Three films Mr. von Sydow made with Bergman—“The Seventh Seal,” “The Virgin Spring” and “Winter Light”—find him wrestling with God and swinging like a pendulum between doubt and belief, between hope and despair.

An art-house classic and career-defining film for Bergman, “The Seventh Seal” introduces us to Antonius Block, a 14th-century knight who plays chess with Death (Bengt Ekerot) in the midst of the bubonic plague. Flagellants, convinced the plague is punishment from God for their sins, whip themselves in public parades while chanting “Dies Irae.” Trailed by death and tormented by doubts regarding God’s existence, Block searches for answers while simultaneously rejecting God. “Why does He remain a mocking reality that I cannot shake off?” asks Block, unwittingly confessing to death personified.

A scene such as this is not unusual for Bergman, pushing the limits of cinema into the realm of theology. In “Winter Light,” Bergman depicts an isolated pastor (Gunnar Björnstrand) in the throes of a crisis of faith. The pastor’s attempt to counsel Jonas (von Sydow), a depressed parishioner obsessed with the threat of nuclear annihilation, completely fails as the pastor airs his own doubts about God and Jonas later commits suicide. (Paul Schrader’s “First Reformed” follows a similar plot).
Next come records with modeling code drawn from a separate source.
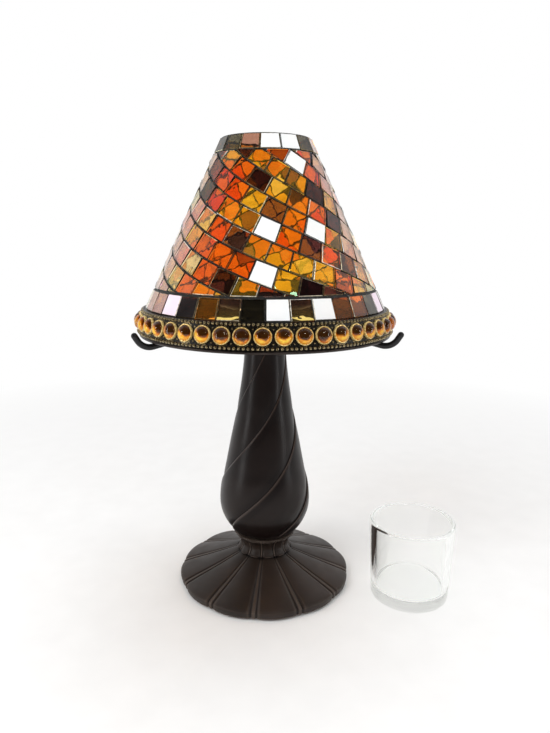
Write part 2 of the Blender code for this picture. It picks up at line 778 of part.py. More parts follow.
def bezel_frame():
    """Places a bezel on the strip's front panel: its Z axis points out of the panel."""
    half = TURN / CABOCHONS / 2
    middle = (TRIM_BASE + TRIM_TOP) / 2
    low = around(trim_radius(TRIM_BASE) * math.cos(half), 0, TRIM_BASE)
    high = around(trim_radius(TRIM_TOP) * math.cos(half), 0, TRIM_TOP)
    up = (high - low).normalized()
    across = Vector((1, 0, 0))
    out = across.cross(up)
    frame = Matrix((across, up, out)).transposed().to_4x4()
    frame.translation = around(trim_radius(middle) * math.cos(half), 0, middle)
    return frame


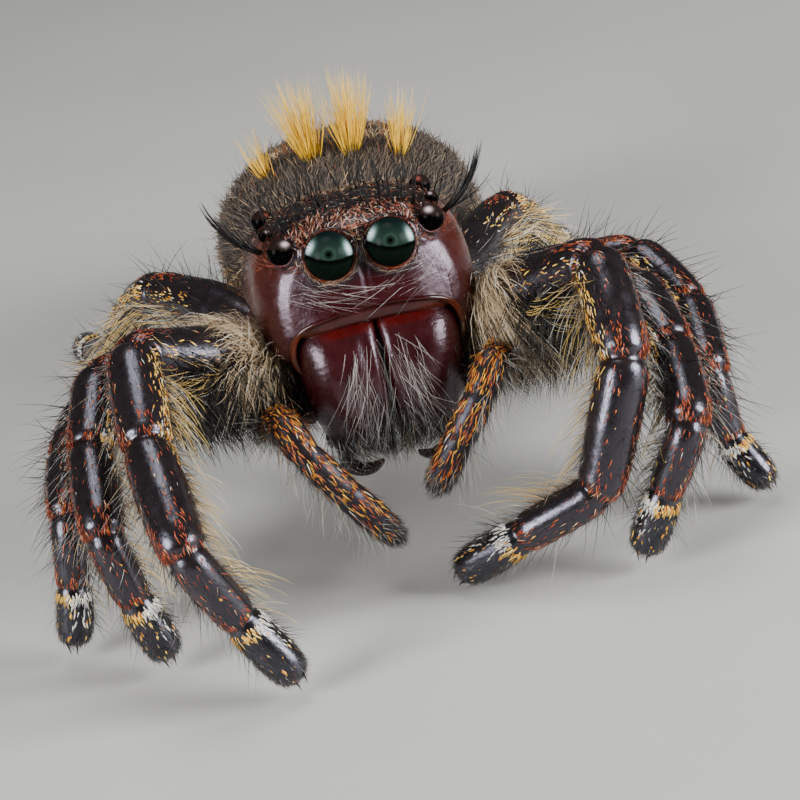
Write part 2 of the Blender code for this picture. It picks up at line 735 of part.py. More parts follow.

In one of his greatest performances, Mr. von Sydow is the masculine, commanding Töre in “The Virgin Spring,” which stirred controversy upon its release and won the Oscar for Best Foreign Language Film in 1961. After Töre sends his young daughter Karin to bring candles to a local church for the Virgin Mary, she is raped and murdered in the forest.
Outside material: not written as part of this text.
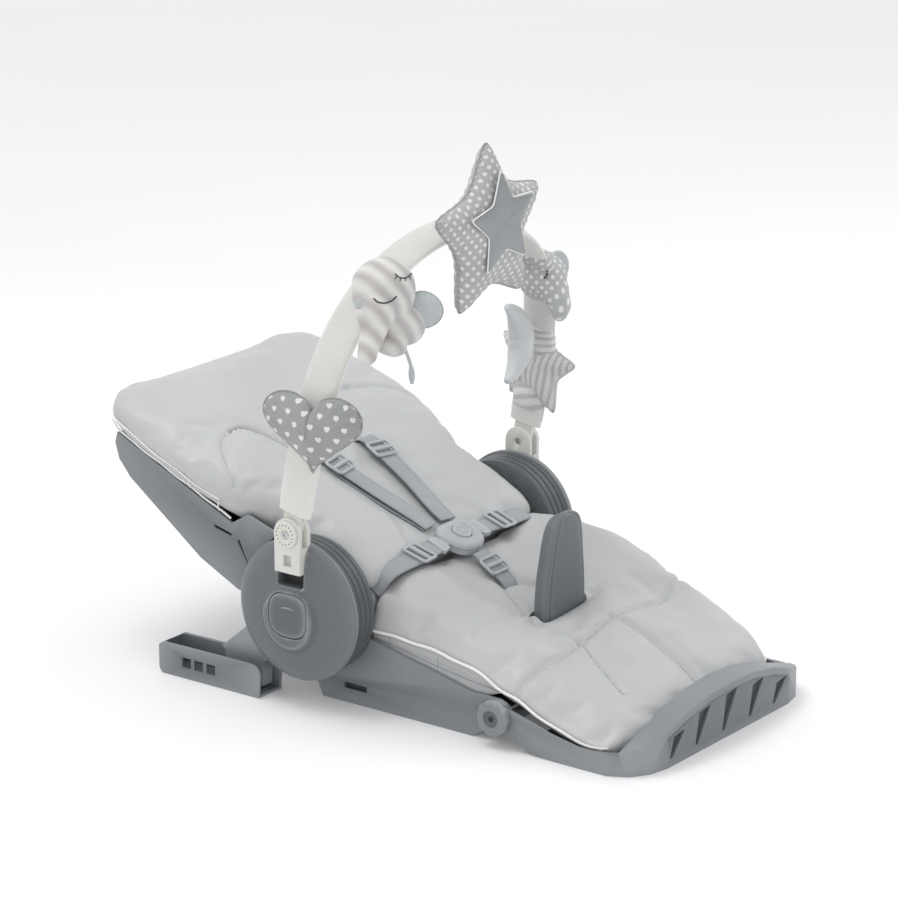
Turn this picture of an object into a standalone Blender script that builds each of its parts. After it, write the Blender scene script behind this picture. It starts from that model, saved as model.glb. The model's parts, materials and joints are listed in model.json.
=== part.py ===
"""Bouncer seat with a reclining padded back, a leg rest, a five-point harness and a toy bar.

Metres, +Z up, +Y towards the head end, X across the seat. The child's right is -X.
The origin is on the floor, under the middle of the object's box.
Outlines are written in millimetres, measured from the hub axis in Y and from the floor in Z,
or along and out from the hub axis in the plane of the backrest.
"""

import math

import bmesh
import bpy
from mathutils import Matrix, Vector

MM = 0.001
GAP = 0.0003                      # gap between pieces that touch

# Driving dimensions
HUB_Y = 0.0612                    # hub axis, behind the middle of the object
HUB_Z = 0.114                     # hub axis above the floor
TOY_REACH = 0.244                 # the outermost toys reach this far to each side
BACK_ANGLE = math.radians(24.4)   # backrest slope as stored
BAR_LEAN = math.radians(11.0)     # toy bar leans towards the feet
BAR_PIVOT_Z = 0.208
BAND_HALF_WIDTH = 0.0220
BAND_HALF_THICKNESS = 0.0062
HARNESS_TILT = math.radians(22.0)
BUCKLE = Vector((0.0, HUB_Y - 0.068, 0.158))
WEBBING_WIDTH = 0.025
WEBBING_THICKNESS = 0.0016
LEG_HINGE_Y = HUB_Y - 0.251
LEG_HINGE_Z = 0.034
SIDES = {"right": -1, "left": 1}

COLOURS = {
    "dark_plastic": ((0.115, 0.125, 0.133), 0.5, 0.0),
    "deep_plastic": ((0.035, 0.038, 0.041), 0.6, 0.0),
    "leatherette": ((0.52, 0.54, 0.56), 0.55, 0.0),
    "light_plastic": ((0.42, 0.43, 0.44), 0.45, 0.0),
    "ivory_plastic": ((0.72, 0.70, 0.64), 0.4, 0.0),
    "webbing": ((0.42, 0.44, 0.45), 0.8, 0.0),
    "steel": ((0.6, 0.6, 0.62), 0.3, 1.0),
    "white_cloth": ((0.78, 0.78, 0.74), 0.85, 0.0),
    "grey_plush": ((0.5, 0.52, 0.52), 0.9, 0.0),
    "mirror_film": ((0.75, 0.77, 0.78), 0.08, 1.0),
}


# ---------------------------------------------------------------- coordinates

def from_hub(points):
    """Millimetres behind the hub axis and above the floor, to (y, z) in metres."""
    return [(HUB_Y + y * MM, z * MM) for y, z in points]


def on_back(along, out):
    """Metres along the backrest and out of it, from the hub axis, to (y, z)."""
    cos_a = math.cos(BACK_ANGLE)
    sin_a = math.sin(BACK_ANGLE)
    return HUB_Y + along * cos_a - out * sin_a, HUB_Z + along * sin_a + out * cos_a


def back_outline(points):
    return [on_back(s * MM, n * MM) for s, n in points]


def arc(centre, radius, start, stop, count):
    """Points (u, v) on a circle, angles in degrees."""
    steps = [math.radians(start + (stop - start) * i / count) for i in range(count + 1)]
    return [(centre[0] + radius * math.cos(a), centre[1] + radius * math.sin(a)) for a in steps]


def circle(centre, radius, count=32):
    return arc(centre, radius, 0, 360, count)[:-1]


# ---------------------------------------------------------------- mesh building

def clear_scene():
    for item in list(bpy.data.objects):
        bpy.data.objects.remove(item)


def get_material(name):
    found = bpy.data.materials.get(name)
    if found:
        return found
    colour, roughness, metallic = COLOURS[name]
    made = bpy.data.materials.new(name)
    made.use_nodes = True
    shader = made.node_tree.nodes["Principled BSDF"]
    shader.inputs["Base Color"].default_value = (*colour, 1.0)
    shader.inputs["Roughness"].default_value = roughness
    shader.inputs["Metallic"].default_value = metallic
    return made


def make_object(name, bm, material):
    bmesh.ops.recalc_face_normals(bm, faces=bm.faces)
    mesh = bpy.data.meshes.new(name)
    bm.to_mesh(mesh)
    bm.free()
    mesh.materials.append(get_material(material))
    made = bpy.data.objects.new(name, mesh)
    bpy.context.collection.objects.link(made)
    return made


def smooth(piece, degrees=35):
    piece.data.shade_smooth()
    piece.data.set_sharp_from_angle(angle=math.radians(degrees))
    return piece


def loft(name, rings, material, closed=False):
    """A skin over rings of points, capped at both ends, or closed into a loop."""
    bm = bmesh.new()
    rows = [[bm.verts.new(p) for p in ring] for ring in rings]
    pairs = list(zip(rows, rows[1:]))
    if closed:
        pairs.append((rows[-1], rows[0]))
    for row, following in pairs:
        for i in range(len(row)):
            j = (i + 1) % len(row)
            bm.faces.new((row[i], row[j], following[j], following[i]))
    if not closed:
        bm.faces.new(rows[0])
        bm.faces.new(rows[-1])
    return make_object(name, bm, material)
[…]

When he hears of his daughter’s death, Töre wrestles a birch tree to the ground, flagellates himself with its branches and prepares to exact violent revenge on his daughter’s murderers. In a bloodthirsty haze, he stabs one murderer with a butcher knife, hurls a young boy against a wall and wrestles a third accomplice to the ground near the fire pit, as if the two men are consumed by the flames of Hell.
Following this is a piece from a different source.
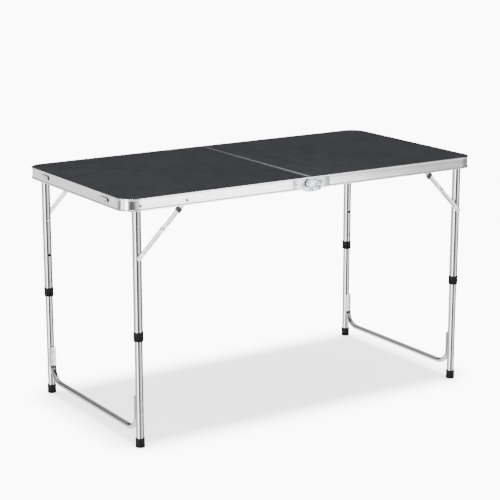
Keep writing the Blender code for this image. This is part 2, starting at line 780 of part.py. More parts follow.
def bar_stations(side_x):
    """Half of the crossbar, as (centre, half width, half thickness, lean) from an arm's top down."""
    plate_y = LEG_Y - LOWER_RADIUS - GAP - ARM_HALF_THICKNESS
    bend_z = BAR_Z + BAR_BEND
    x = side_x * LEG_X
    flat = (ARM_HALF_WIDTH, ARM_HALF_THICKNESS)
    stations = [((x, plate_y, z), *flat, 0.0) for z in (ARM_TOP, 0.118, bend_z + 0.004)]
    flare_angle = math.radians(45)
    steps = 7
    for step in range(steps + 1):
        lean = math.pi / 2 * step / steps
        share = min(lean / flare_angle, 1.0)
        share = share * share * (3 - 2 * share)
        y = plate_y - BAR_BEND * (1 - math.cos(lean))
        z = bend_z - BAR_BEND * math.sin(lean)
        width = flat[0] + (BAR_RADIUS - flat[0]) * share
        thickness = flat[1] + (BAR_RADIUS - flat[1]) * share
        stations.append(((x, y, z), width, thickness, lean))
    return stations


def bar_ring(work, station, side_y, count=12):
    """One oval section of the crossbar."""
    centre, width, thickness, lean = station
    across = Vector((0, side_y * math.cos(lean), -math.sin(lean)))
    middle = Vector((centre[0], side_y * centre[1], centre[2]))
    made = []
    for step in range(count):
        angle = 2 * math.pi * step / count
        offset = Vector((width * math.cos(angle), 0, 0))
        made.append(work.verts.new(middle + offset + across * thickness * math.sin(angle)))
    return made


def crossbar(side_x):
    """A tube bent to a U, its ends beaten flat against the legs and riveted there."""
    stations = bar_stations(side_x)
    work = bmesh.new()
    rings = [bar_ring(work, station, -1) for station in stations]
    far = [bar_ring(work, station, 1) for station in reversed(stations)]
    rings += far
    count = len(rings[0])
    for first, second in zip(rings, rings[1:]):
        for step in range(count):
            after = (step + 1) % count
            work.faces.new((first[step], first[after], second[after], second[step]))
    work.faces.new(rings[0])
    work.faces.new(rings[-1])
    bmesh.ops.recalc_face_normals(work, faces=work.faces)
    mesh = bpy.data.meshes.new("crossbar")
    work.to_mesh(mesh)
    work.free()
    part = add_part(f"crossbar_{side_name(side_x)}", mesh, TUBE_ALUMINIUM)
    inner = LEG_Y - LOWER_RADIUS - GAP - ARM_HALF_THICKNESS
    outer = LEG_Y + LOWER_RADIUS + GAP
    rivet = stepped(
        (BAR_HEAD, outer + HEAD, outer),
        (BAR_SHANK, outer, inner),
        (BAR_HEAD, inner, inner - ARM_HALF_THICKNESS - HEAD),
    )
    for side_y in (-1, 1):
        for z in ARM_RIVET_Z:
            at = (side_x * LEG_X, 0, z)
            join(part, turned(rivet, at, (0, side_y, 0), RIVET_STEPS))


# ---------------------------------------------------------------- braces


def brace_middle():
    return ((BRACE_RAIL_X + LEG_X) / 2, (PIVOT_Z + BRACE_LEG_Z) / 2)


def upper_strap(side_x, side_y, name):
    """The strap on the rail, with the stud it turns on and the outer half of the middle rivet."""
    layer = UPPER_STRAP_Y
    top = layer + PLATE
    start = (side_x * BRACE_RAIL_X, PIVOT_Z)
    middle = (side_x * brace_middle()[0], brace_middle()[1])
    outline = stadium(start, middle, STRAP_HALF_WIDTH)
    mesh = plate([outline], side_y * layer, side_y * top, "XZ")
    part = add_part(f"brace_upper_{name}", mesh, ZINC_STEEL)
    out = (0, side_y, 0)
    stud = stepped(
        (STUD_HEAD, OUTER_HEAD_Y, WALL_Y + GAP), (STRAP_SHANK, WALL_Y + GAP, layer + SINK)
    )
    join(part, turned(stud, (start[0], 0, start[1]), out, RIVET_STEPS))
    head = stepped((STRAP_HEAD, top + HEAD, top - SINK))
    join(part, turned(head, (middle[0], 0, middle[1]), out, RIVET_STEPS))
    put_origin(part, (start[0], side_y * layer, start[1]))


def lower_strap(side_x, side_y, name):
    """The strap on the leg, with the rivet it turns on and the inner half of the middle rivet."""
    layer = LOWER_STRAP_Y
    top = layer + PLATE
    start = (side_x * LEG_X, BRACE_LEG_Z)
    middle = (side_x * brace_middle()[0], brace_middle()[1])
    outline = stadium(start, middle, STRAP_HALF_WIDTH)
    mesh = plate([outline], side_y * layer, side_y * top, "XZ")
    part = add_part(f"brace_lower_{name}", mesh, ZINC_STEEL)
    out = (0, side_y, 0)
    inner = LEG_Y - UPPER_RADIUS - GAP
    rivet = stepped(
        (STRAP_HEAD, top + LOW_HEAD, top - SINK),
        (STRAP_SHANK, top - SINK, inner),
        (STRAP_HEAD, inner, inner - HEAD),
    )
    join(part, turned(rivet, (start[0], 0, start[1]), out, RIVET_STEPS))
    head = stepped((STRAP_HEAD, layer + SINK, layer - LOW_HEAD))
    join(part, turned(head, (middle[0], 0, middle[1]), out, RIVET_STEPS))
    put_origin(part, (start[0], side_y * layer, start[1]))


def brace_slider(side_x, side_y, name):
    """The plastic clip that slides along the upper strap."""
    low = UPPER_STRAP_Y - CLIP_UNDER
    slot_low = UPPER_STRAP_Y - GAP
    slot_high = UPPER_STRAP_Y + PLATE + GAP
    high = slot_high + CLIP_OVER
    slot = STRAP_HALF_WIDTH + GAP
    half = slot + CLIP_WALL
    lip = slot - CLIP_LIP
    right = [(half, high), (half, low), (lip, low), (lip, slot_low)]
    right += [(slot, slot_low), (slot, slot_high)]
    left = [(-x, y) for x, y in reversed(right)]
    mesh = plate([right + left], -SLIDER_LENGTH / 2, SLIDER_LENGTH / 2, "XY")
    slope = math.sqrt(0.5)
    along = Vector((side_x * slope, 0, -slope))
    across = Vector((side_x * slope, 0, slope))
    rivet = Vector((side_x * BRACE_RAIL_X, 0, PIVOT_Z))
    matrix = frame_matrix(across, (0, side_y, 0), along, rivet + along * SLIDER_PLACE)
    part = add_part(f"brace_slider_{name}", placed(mesh, matrix), BLACK_PLASTIC)
    put_origin(part, rivet + along * SLIDER_PLACE + Vector((0, side_y * high, 0)))


# ---------------------------------------------------------------- the whole table


def build_corner(side_x, side_y):
    """Everything that each of the four corners has."""
    name = f"{face_name(side_y)}_{side_name(side_x)}"
    side_rail(side_x, side_y)
    hinge_leaf(side_x, side_y)
    for piece in (
        upper_tube,
        collar,
        lower_tube,
        foot,
        snap_button,
        leg_pivot_rivet,
        upper_strap,
        lower_strap,
        brace_slider,
    ):
        piece(side_x, side_y, name)


def build_table():
    clear_scene()
    for side_x in (-1, 1):
        board(side_x)
        seam_trim(side_x)
        end_rail(side_x)
        crossbar(side_x)
        for side_y in (-1, 1):
            build_corner(side_x, side_y)
    for side_y in (-1, 1):
        centre_hook(side_y)
    for y, place in zip(CASE_PIVOT_Y, ("front", "back")):
        case_hook(y, f"case_hook_{place}")
        case_keeper(y, f"case_keeper_{place}")
    carry_handle()


build_table()
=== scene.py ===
"""Folding picnic table: its finished pieces and a plain studio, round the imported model."""

import json
import math

import bmesh
import bpy
from bpy.props import FloatProperty, FloatVectorProperty, IntProperty, PointerProperty
from mathutils import Matrix, Vector


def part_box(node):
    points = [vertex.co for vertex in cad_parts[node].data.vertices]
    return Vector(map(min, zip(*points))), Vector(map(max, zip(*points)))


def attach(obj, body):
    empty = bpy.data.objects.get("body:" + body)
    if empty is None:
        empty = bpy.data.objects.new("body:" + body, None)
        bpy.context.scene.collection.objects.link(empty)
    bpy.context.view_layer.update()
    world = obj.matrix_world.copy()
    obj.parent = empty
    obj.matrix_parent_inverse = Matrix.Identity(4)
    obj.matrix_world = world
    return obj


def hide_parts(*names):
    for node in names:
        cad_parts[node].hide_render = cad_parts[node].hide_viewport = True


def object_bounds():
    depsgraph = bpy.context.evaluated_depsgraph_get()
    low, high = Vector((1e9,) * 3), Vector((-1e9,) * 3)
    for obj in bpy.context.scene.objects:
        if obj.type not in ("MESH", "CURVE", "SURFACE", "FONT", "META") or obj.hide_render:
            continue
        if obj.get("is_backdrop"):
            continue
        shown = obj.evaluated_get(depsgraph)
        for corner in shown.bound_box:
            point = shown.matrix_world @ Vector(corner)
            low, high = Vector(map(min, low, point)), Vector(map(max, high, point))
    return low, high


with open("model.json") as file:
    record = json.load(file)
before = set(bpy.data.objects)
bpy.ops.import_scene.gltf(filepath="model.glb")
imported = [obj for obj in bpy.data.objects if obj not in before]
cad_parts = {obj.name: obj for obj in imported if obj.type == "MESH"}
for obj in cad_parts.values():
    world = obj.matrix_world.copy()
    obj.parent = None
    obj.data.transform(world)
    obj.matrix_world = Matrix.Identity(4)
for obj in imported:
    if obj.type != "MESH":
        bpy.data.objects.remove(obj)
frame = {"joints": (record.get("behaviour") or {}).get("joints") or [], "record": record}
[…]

Having killed three people, Töre stares at his hands and wracked with guilt, begins to weep. (We might expect him to yell “Out, damned spot!” like Lady Macbeth.) After nearly two minutes of intense, pained silence, he says: “God forgive me for what I’ve done.” He resolves to build a church in the forest as a penitential act.

It certainly appears that Mr. von Sydow sought out challenging roles, or at least accepted such discomfort as part and parcel of working with Bergman. Brooding, interior and utterly focused, Mr. von Sydow is a stirring presence on screen, with a weathered face apt to illustrate inner spiritual turmoil. But despite playing numerous men of God (or perhaps men haunted by God), Mr. von Sydow himself was not particularly religious. Raised Lutheran, he considered himself agnostic by the 1970s.

Speaking at Loyola Marymount University in 2014, “The Exorcist” director William Friedkin described how Mr. von Sydow, face-to-face with the demon-possessed Regan (Linda Blair), encountered great difficulty invoking the Name of the Father, Son and Holy Spirit. After several unsuccessful takes, Friedkin approached von Sydow in his trailer.

“I said, ‘What is it?’” recalled Friedkin. “[von Sydow] said, ‘I just don’t believe in God.’ I said, ‘Max, you played Jesus in “The Greatest Story Ever Told.”’ He said, ‘Yes, but I played him as a man. I did not play him as the Son of God or a man of God; I played him as a man.’”

Still, Mr. von Sydow did not rule out the possibility of life after death. In a 2012 interview, he stated that Bergman, who died in 2007, promised to visit him after his death to prove the reality of an afterlife. “Well, I’ve heard from Bergman many times,” he said.